Aras “open source” concept is interesting since it combined multiple pieces together – closed core software controlled by Aras, open source applications development by community and vision how to use “open source” vision to solve business problems for enterprise manufacturing companies. In religious wars about what can be called open source software, Aras won the differentiation war and Google search position for “open source PLM”. After all, there is no bad marketing.

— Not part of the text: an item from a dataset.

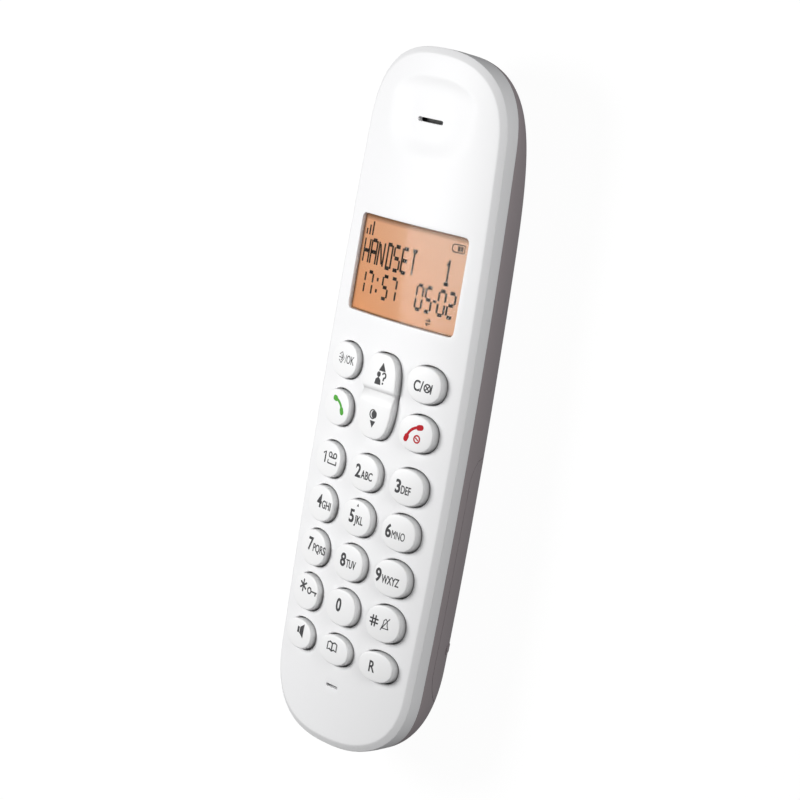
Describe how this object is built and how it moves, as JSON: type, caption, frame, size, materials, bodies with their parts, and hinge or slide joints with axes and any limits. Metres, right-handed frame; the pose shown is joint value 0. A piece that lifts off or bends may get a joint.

What is my conclusion? Aras is a great company and platform that succeeded to do something that nobody was able to do for the last 20 years – to create CAD neutral PLM system capable to compete with other top 3 players in PLM field – Dassault Systemes ENOVIA, PTC Windchill, Siemens PLM Teamcenter. The unique model-driven architecture combined with an open data model and strong community supporters gives a lot of advantages to Aras. The attractive business model combines free license and subscription service allowed Aras to get traction among top tier manufacturing OEM customers. Aras is clearly fighting the hardest fight to replace big PLM vendors in the most critical segment of established PLM market – aerospace, automotive, defense and industrial product. Is Aras open source product with source code available to download and fork into your projects? No. Is it important? I’m not sure it is on a critical path of Aras success for the moment. But these are just my thoughts…

Best, Oleg

Disclaimer: I’m co-founder and CEO of OpenBOM developing cloud-based bill of materials and inventory management tool for manufacturing companies, hardware startups, and supply chain. My opinion can be unintentionally biased.